Actor's Express brings to its production of Loot plenty of ideas about the era of the play's conception -- London of the 1960s -- as well as the genre itself. But despite a game cast, Loot rarely achieves take-off.

We find McLeavey (Daniel Burnley), "the leading Catholic layman in a radius of 40 miles," grieving over the casket of his late wife. It's the day of the funeral, and the widower must contend with his faithful, randy Nurse Fay (Donna Wright) and his shiftless son Hal (Daniel Pettrow), neither of whom want to attend the ceremony.

Hal's plan to be a no-show has nothing to do with mourning his mother. He and his mate Dennis (Brit Whittle), a funeral parlor-employee, have nicked a small fortune from the bank next door to the mortician. The problem is making off with the money, with Dennis and Hal already under suspicion. They seize upon stowing the cash in the coffin, but what to do with the body?
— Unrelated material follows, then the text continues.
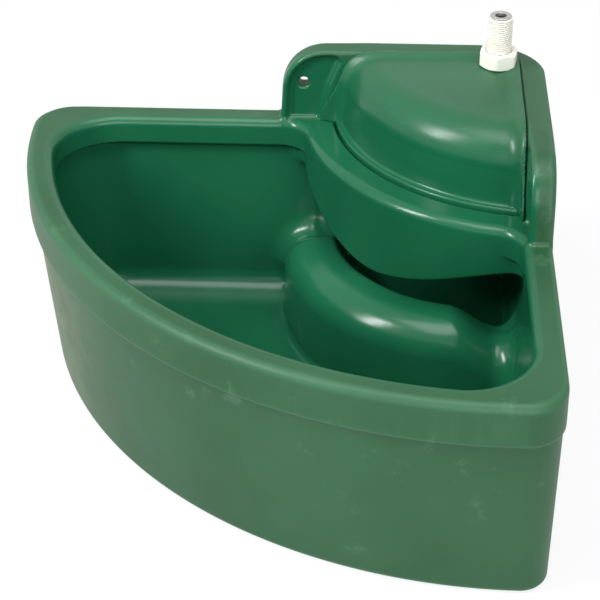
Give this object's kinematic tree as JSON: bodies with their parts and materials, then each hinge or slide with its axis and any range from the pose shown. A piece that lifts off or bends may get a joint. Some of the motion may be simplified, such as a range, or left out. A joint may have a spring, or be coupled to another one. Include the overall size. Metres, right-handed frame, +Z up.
{
  "type": "corner drinking bowl",
  "caption": "Quarter-round corner water bowl for livestock, with raised fixing wings and a float valve under a domed cover.",
  "frame": {"origin": "middle of the square footprint, on the base plane", "axes": "+Z up; +X and +Y point at the two walls that the bowl is fixed to, so the rounded front faces -X -Y"},
  "size_m": [0.4399, 0.4399, 0.2933],
  "materials": {
    "moulded_green": "satin rotomoulded polyethylene, glossier inside the bowl",
    "acetal_white": "smooth moulded acetal",
    "black_rubber": "matt",
    "stainless": "drawn wire",
    "brass": "turned",
    "plug_grey": "fine matt moulding"
  },
  "bodies": {
    "bowl": {"bowl_shell": "moulded_green"},
    "cover": {"valve_cover": "moulded_green", "inlet_back_nut": "acetal_white", "valve_body": "acetal_white", "valve_seal": "black_rubber", "valve_seat": "acetal_white", "inlet_strainer": "stainless", "pivot_pin": "stainless", "pin_clip": "stainless"},
    "piston": {"piston": "acetal_white", "piston_pad": "black_rubber"},
    "float_arm": {"float_arm": "acetal_white", "float_lock_nut": "brass", "float_ball": "acetal_white"},
    "drain_plug": {"drain_plug": "plug_grey", "drain_seal": "black_rubber"}
  },
  "joints": [
    {"name": "cover_lift", "type": "slide", "parent": "bowl", "child": "cover", "axis": [0, 0, 1], "range_m": [0, 0.16]},
    {"name": "arm_swing", "type": "hinge", "parent": "cover", "child": "float_arm", "pos_m": [0.18807, 0.18807, 0.177], "axis": [-0.7071, 0.7071, 0], "range_deg": [0, 22.5]},
    {"name": "piston_slide", "type": "slide", "parent": "cover", "child": "piston", "axis": [0, 0, 1], "range_m": [0, 0.00391]},
    {"name": "drain_lift", "type": "slide", "parent": "bowl", "child": "drain_plug", "axis": [0, 0, 1], "range_m": [0, 0.06]}
  ],
  "couplings": [
    {"joint": "piston_slide", "follows": "arm_swing", "m_per_rad": 0.009936}
  ]
}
Director K. Elizabeth Stevens emphasizes Dennis and Hal as a pair of groovy swingers in Nehru jackets, with Hal constantly combing his Beatlesesque haircut, while Dennis adjusts his ruffled cuffs. Alone and tasting triumph, they briefly do a little dance as the theater blares the opening chords of "In the White Room."

Their endeavor seems doomed from the outset, and the heist is further complicated by the snooping Truscott (Bill Murphey), who claims to be a simple representative of the Metropolitan Water Board, until he reveals himself as Truscott -- of the Yard! A pipe-chomping throwback to British drawing-room mysteries, Truscott suspects Fay of being a merry widow murderess and the two lads of pulling the bank job.
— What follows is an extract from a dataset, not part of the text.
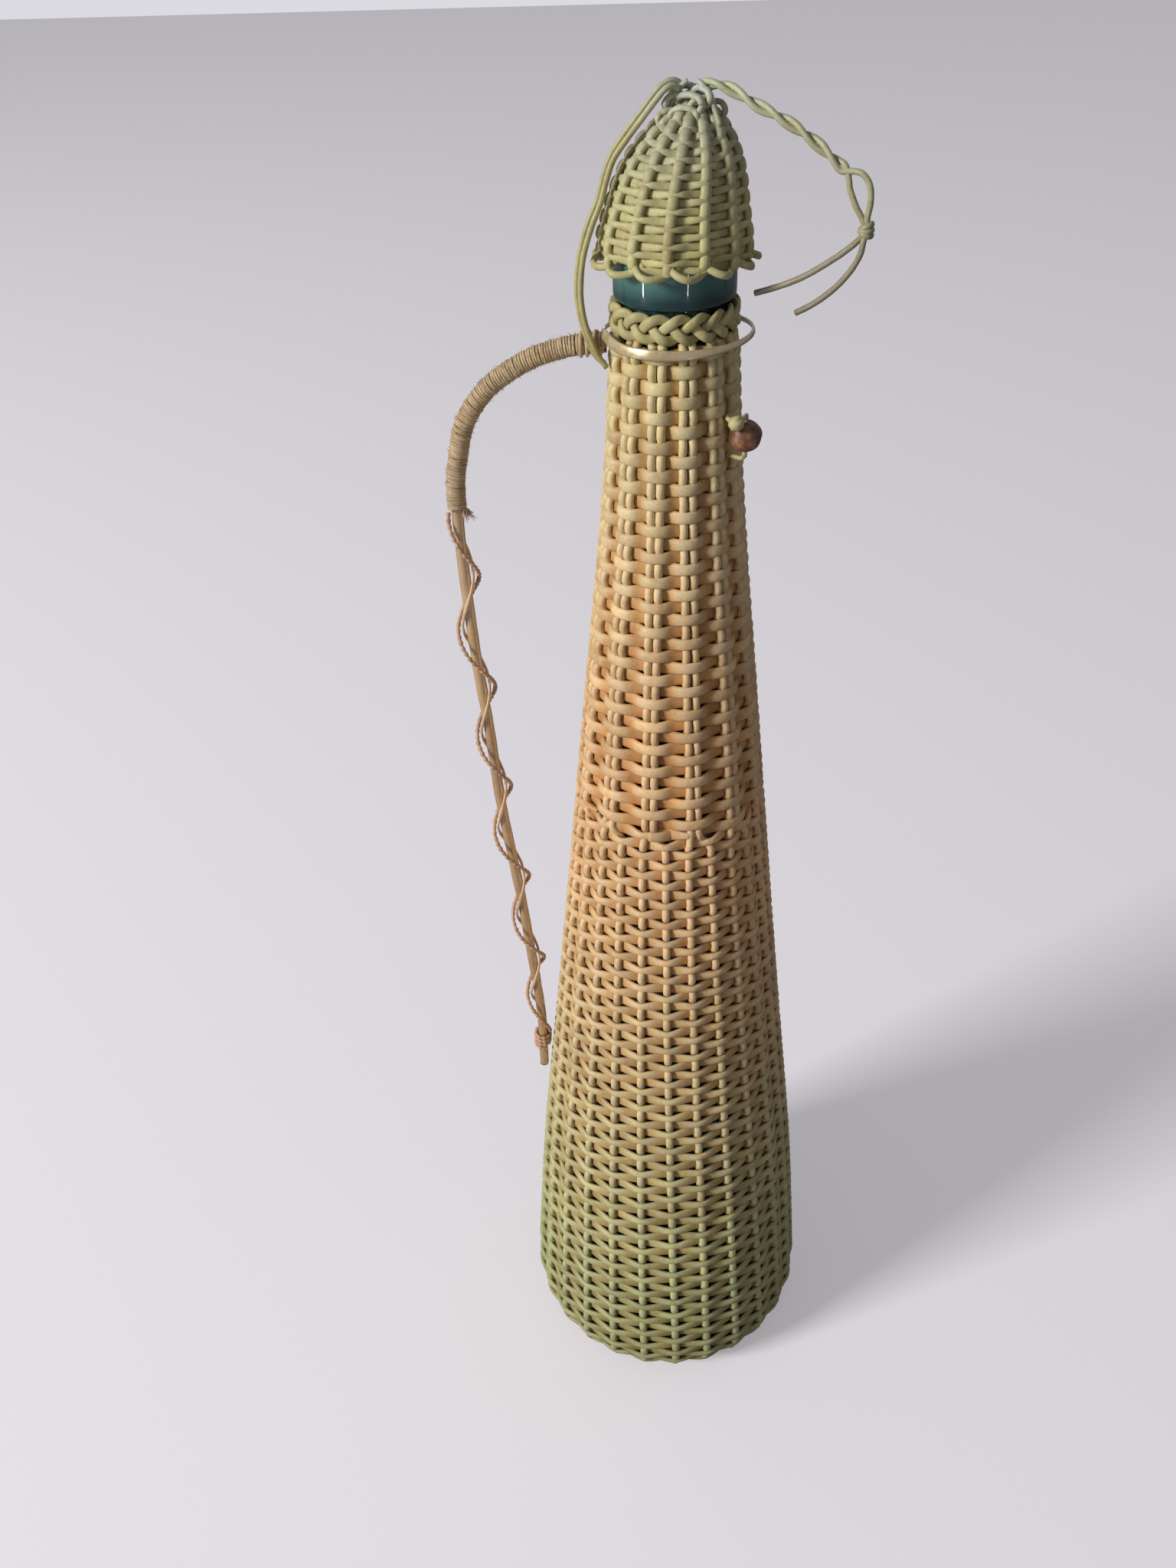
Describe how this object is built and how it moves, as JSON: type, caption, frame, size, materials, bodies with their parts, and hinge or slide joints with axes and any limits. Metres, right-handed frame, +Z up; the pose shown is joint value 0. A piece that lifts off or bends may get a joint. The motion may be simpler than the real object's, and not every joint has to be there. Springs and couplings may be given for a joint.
{
  "type": "wicker-covered bottle",
  "caption": "Tall tapering glass bottle in a woven cane jacket, with a corked woven cap, a cane carrying handle and a tie-down strap with a bead.",
  "frame": {"origin": "centre of the flat woven foot that the bottle stands on", "axes": "+Z up along the bottle's axis; the carrying handle is at -X; -Y faces the viewer of the picture, and the strap reaches out towards +X and a little towards -Y"},
  "size_m": [0.1014, 0.0924, 0.3964],
  "materials": {
    "teal_glass": "glossy dark teal bottle glass",
    "green_cane": "dry woven cane, greenish straw",
    "tan_cane": "dry woven cane, warm tan",
    "straw_cane": "dry woven cane, pale straw",
    "hoop_strip": "polished cane strip with a bright highlight",
    "glossy_cane": "smooth glossy cane bark",
    "wrap_strand": "fine fibrous winding",
    "copper_strand": "thin knobbly strand, coppery brown",
    "bead_nut": "dark red-brown seed or nut, satin",
    "cork": "dry cork"
  },
  "bodies": {
    "bottle": {"glass_bottle": "teal_glass", "base_weave": "green_cane", "lower_weave": "tan_cane", "upper_weave": "tan_cane", "neck_strands": "straw_cane", "neck_collar": "straw_cane", "neck_hoop": "hoop_strip", "handle_rod": "glossy_cane", "handle_top_lashing": "wrap_strand", "handle_wrap": "wrap_strand", "handle_spiral": "copper_strand", "handle_cross_strand": "copper_strand", "wrap_frayed_end": "wrap_strand", "bead_tie": "straw_cane"},
    "cap": {"cap_cover": "straw_cane", "cap_border": "straw_cane", "cork_stopper": "cork", "cap_tip_knot": "straw_cane", "strap_tether_rear": "straw_cane", "strap_tether_front": "straw_cane"},
    "strap": {"strap_cord": "straw_cane", "strap_eye": "straw_cane", "strap_knot": "straw_cane", "strap_long_tail": "straw_cane", "strap_short_tail": "straw_cane"},
    "bead": {"toggle_bead": "bead_nut"}
  },
  "joints": [
    {"name": "cap_lift", "type": "slide", "parent": "bottle", "child": "cap", "axis": [0, 0, 1], "range_m": [0, 0.026], "deforming": ["strap_tether_rear", "strap_tether_front"]},
    {"name": "strap_swing", "type": "hinge", "parent": "cap", "child": "strap", "pos_m": [0.0034, 0, 0.3939], "axis": [-0.4226, -0.9063, 0], "range_deg": [0, 90]},
    {"name": "bead_spin", "type": "hinge", "parent": "bottle", "child": "bead", "pos_m": [0.01602, -0.01207, 0.3263], "axis": [0, 0, 1], "continuous": true}
  ]
}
Orton's reputation as a playwright may have been conflated due to the tragic circumstances of his untimely death (call it the James Dean effect). His comedies show an undeniable flair for epigrams and paradoxes. But as in Loot and his best-known play What the Butler Saw , the dialogue can fall into lockstep patterns of set-up and punchline to the point where his jokes become utterly predictable: "The British police force used to be run by men of integrity." "That is a mistake which has been rectified."

Actor's Express is wise to treat the play as a period piece -- the set is surrounded by mutant paisleys -- but that can't compensate for its dated qualities. The hints at Hal's bisexuality will shock no one, and will any eyebrows be raised at the irreverent treatment of Catholics? Puncturing English propriety may still have relevance, but it hardly seems cutting edge. More interesting is Orton's satirical focus on Truscott, with his bald-faced abuses of authority, from concealing his identity to beating suspects. The finger-waggling Murphey proves especially zesty in the second act, although Truscott isn't really a multi-dimensioned character.

Of couse, farces are more about complication than characterization, and Stevens doesn't build up a full head of steam under the show. Perhaps the most amusingly paced moment was a rapid exchange between Murphey and Whittle, a la Abbot and Costello, as to whether or not bankrobbery is still illegal. (I attended the final performance before opening night, and it's possible the play has since built up to speed.) Much of the physical comedy -- involving dropped corpses, toilet seats and stray glass eyes -- doesn't have much punch.

The cast is mostly quite game, especially Wright's ability to be both deadpan and vampy and Pettrow's moments where he tries to overcome his compulsion to tell the truth. The set is cleverly designed to seem deliberately fake, like something you'd find on a "Monty Python" soundstage. These efforts notwithstanding, Loot affirms the suspicion that farce as a comic form is out of sync with our current, irony-laden times. But farce will endure, and those doors may slam again.

Loot plays through Dec. 23 at Actor's Express, King Plow Arts Center, 887 W. Marietta St., with performances at 8 p.m. Thurs.-Sat. and 7 p.m. Sun. (with 2 p.m. matinees Oct. 1 and 15). $20-25. 404-607-7469.